温时缡给她拉拉被子,说:“行了,少想些有的没的,刚醒这小眼珠子就乱转,也不怕把自己再转晕过去。”
温徵羽忐忑地问:“你提前回来,不会是有什么事吧?”
温时缡没好气地看她眼,说:“还乱想,打你啊。老二说你的脑子里有点淤血,再看你躺了这么多天没好,我给你请了个医生过来。”
温徵羽“哦”了声,问:“见着老先生了吗?你别气他了,他很惦记你,你的院子都收拾得好好的就等着你过年回来住。之前还翻着日历数着你什么时候回来呢。”
温时缡扭过头看了眼别处,淡声说:“见着了……还那样……”
温徵羽见温时缡这样,就知道她也惦记老先生,说:“他嘴硬,你别跟他计较。”
温时缡点头,说:“行,给你面子,不计较了,你少操心我们。”
温徵羽放心地“嗯”了声,说:“那我再睡会儿。”她又补充句:“老先生见到你,即使他嘴上说难听的话,心里也是开心的。

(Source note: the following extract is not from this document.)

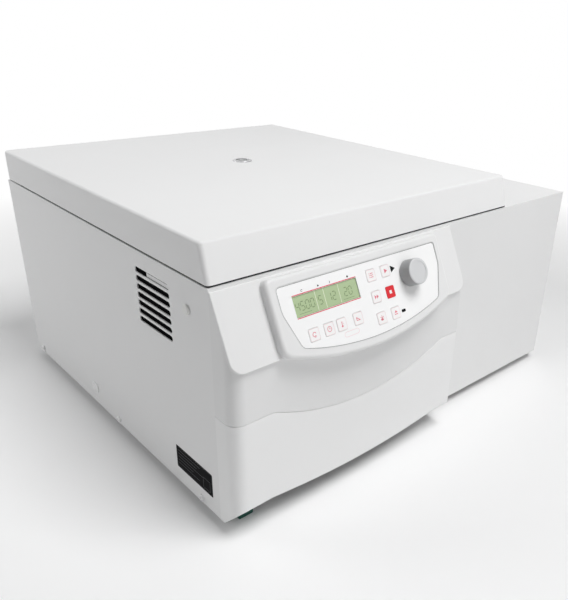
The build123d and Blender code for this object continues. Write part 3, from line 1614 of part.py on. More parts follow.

”
温时缡点头,她看着温徵羽闭上眼便又睡了过去,这才起身往外面去。
她去到外间,胸前一阵剧烈起伏,过了好几秒才把情绪压下去,出了病房。
温徵羽睡着前还在想:大姑提前回来是不是发生了什么大事?
她又想,大姑回来,即使发生大事也不用担心了。